After professional organizations develop explicit guidelines and definitions of plagiarism, it is incumbent on institutions to apply them to maintain their credibility. When AI plagiarism is detected, institutions are likely to follow their methods for all types of plagiarism. This can mean internal reviews, retractions of articles, greater scrutiny of the offender’s entire body of work in the past and future, and punishment spanning from a formal reprimand to termination. As of the time of writing, the credibility of entire institutions is endangered by undisclosed AI-generated content. If the field is not held to a high standard, where AI-generated articles are not only dismissed but there is stigmatization on those who produce them, anyone who claims to be a political scientist could suffer a loss of credibility. Failure to enforce regulations on how AI is used in political science, especially LLMs, weakens the field which hurts all professionals in some way.
Conclusion
This article has shown that AI-generated articles have already infested the field, leading to a sudden outbreak of plagiarism that can harm the credibility of the entire field of political science. As mentioned earlier, this is a highly speculative and catastrophized conclusion. What is far more likely to happen is that AI detection methods will be developed and higher education institutions that do not embrace them will suffer and those that do embrace them will thrive. In a sense, reviewers using new, innovative methods to try and detect AI is as important as authors including a “works cited” section.
The keyword detection method of finding suspicious AI work allows reviewers to keep up with these trends and hold authors to the same standards as earlier generations of authors who did not have the option to plagiarize in this way. Holding authors to a high standard, or at least the same standard that has been in place for generations, is only for their and the profession’s benefit.
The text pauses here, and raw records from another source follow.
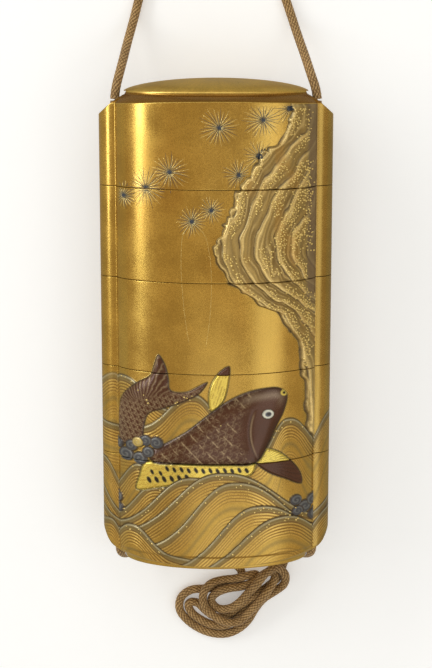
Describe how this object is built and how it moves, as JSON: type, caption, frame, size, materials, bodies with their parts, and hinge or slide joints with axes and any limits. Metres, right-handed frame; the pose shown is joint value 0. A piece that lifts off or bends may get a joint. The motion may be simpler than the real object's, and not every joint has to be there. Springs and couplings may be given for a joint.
{
  "type": "inro case",
  "caption": "Small lacquered case of stacked nesting boxes under one lid, oval in section, strung on a silk cord tied in a bow under the base.",
  "frame": {"origin": "on the flat spot of the back, at the middle of the case's length and width, on the surface it lies on", "axes": "+Y along the case to the lid, +Z out of the pictured front, +X to the right of the picture"},
  "size_m": [0.0466, 0.1726, 0.0257],
  "materials": {
    "gold_lacquer": "polished lacquer on wood, sprinkled with gold powder, with a raised picture in brown, grey and gold",
    "cord_silk": "fine round silk braid, matt with a slight sheen",
    "gold_foil": "bright gold lines, dots and leaf of the picture",
    "blue_grey_lacquer": "blue-grey raised lacquer of the needle clusters and foam"
  },
  "bodies": {
    "root": {"lid": "gold_lacquer", "case_1": "gold_lacquer", "case_2": "gold_lacquer", "case_3": "gold_lacquer", "case_bottom": "gold_lacquer", "cord_upper": "cord_silk", "cord_run_left": "cord_silk", "cord_run_right": "cord_silk", "cord_lower_left": "cord_silk", "cord_lower_right": "cord_silk", "cord_bow": "cord_silk"}
  },
  "joints": []
}
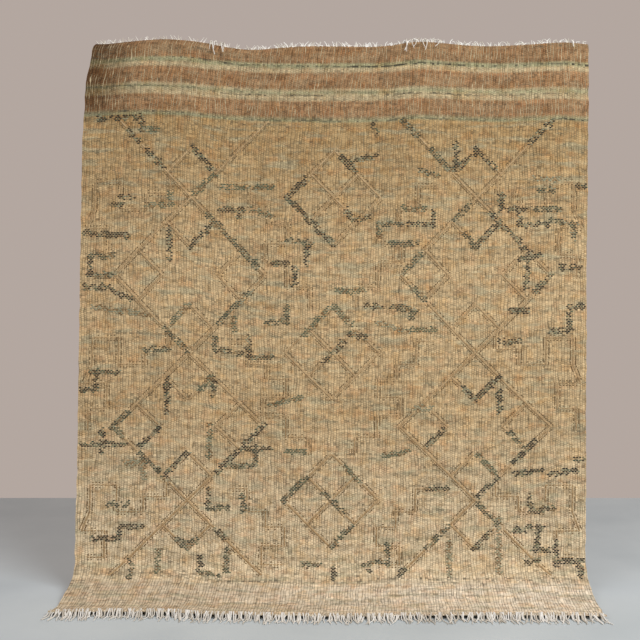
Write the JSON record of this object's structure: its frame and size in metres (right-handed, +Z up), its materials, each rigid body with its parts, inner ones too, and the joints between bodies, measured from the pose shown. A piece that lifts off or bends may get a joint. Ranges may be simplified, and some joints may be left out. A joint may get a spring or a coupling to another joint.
{
  "type": "jute rug",
  "caption": "Flat-woven jute rug with a lozenge field, banded top end and fringes, hanging from its top edge with its foot bent forward on the floor.",
  "frame": {"origin": "middle of the top edge, where the rug is held up", "axes": "+X to the right seen from the front, +Y away from the viewer, +Z up"},
  "size_m": [1.801, 0.5435, 1.9161],
  "materials": {
    "woven_jute": "matte",
    "warp_ends": "matte"
  },
  "bodies": {
    "root": {"woven_cloth": "woven_jute", "lower_fringe": "warp_ends", "upper_fringe": "warp_ends"}
  },
  "joints": []
}
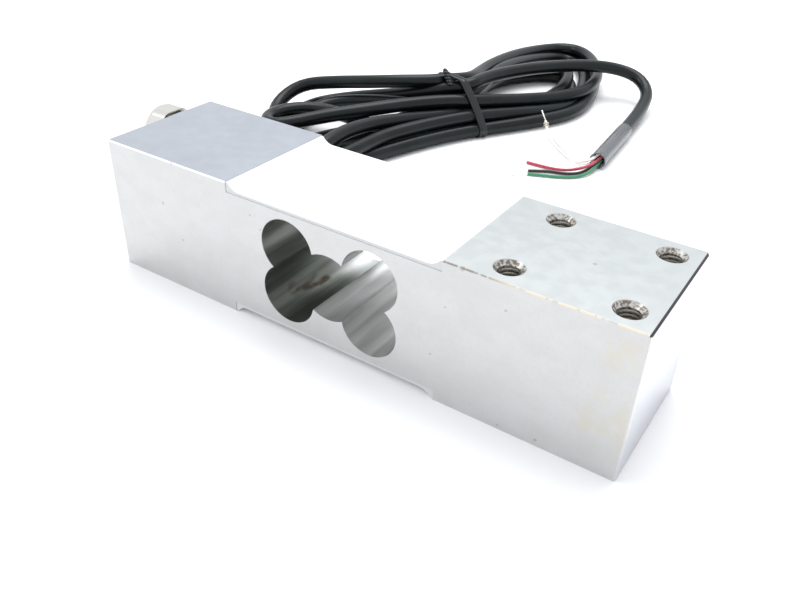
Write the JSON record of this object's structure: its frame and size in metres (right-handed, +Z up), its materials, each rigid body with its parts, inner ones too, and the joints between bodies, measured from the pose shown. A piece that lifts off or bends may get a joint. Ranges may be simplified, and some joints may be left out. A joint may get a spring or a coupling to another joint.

There is a substantive demand for professional organizations like APSA to establish guidelines and best practices for defining and identifying AI plagiarism and establishing norms around how it is addressed and punished. Ultimately the field as a whole must pay one of two expenses, either the cost of adapting to the new landscape or the cost of its credibility.
ACKNOWLEDGMENTS
I am grateful to God, and through Him, I am grateful to my wife, Mu Tong, my parents, my advisor Dr. Krista Wiegand, my colleagues Dana Abu Haltam, Matthew Millard, Michael McKoy, and Jeremiah Muhammad, as well as the rest of the political science department at the University of Tennessee.
DATA AVAILABILITY STATEMENT
Research documentation and data that support the findings of this study are openly available at the Harvard Dataverse at https://doi.org/10.7910/DVN/ZIB5NN.
CONFLICTS OF INTEREST
The author declares there are no ethical issues or conflicts of interest in this research.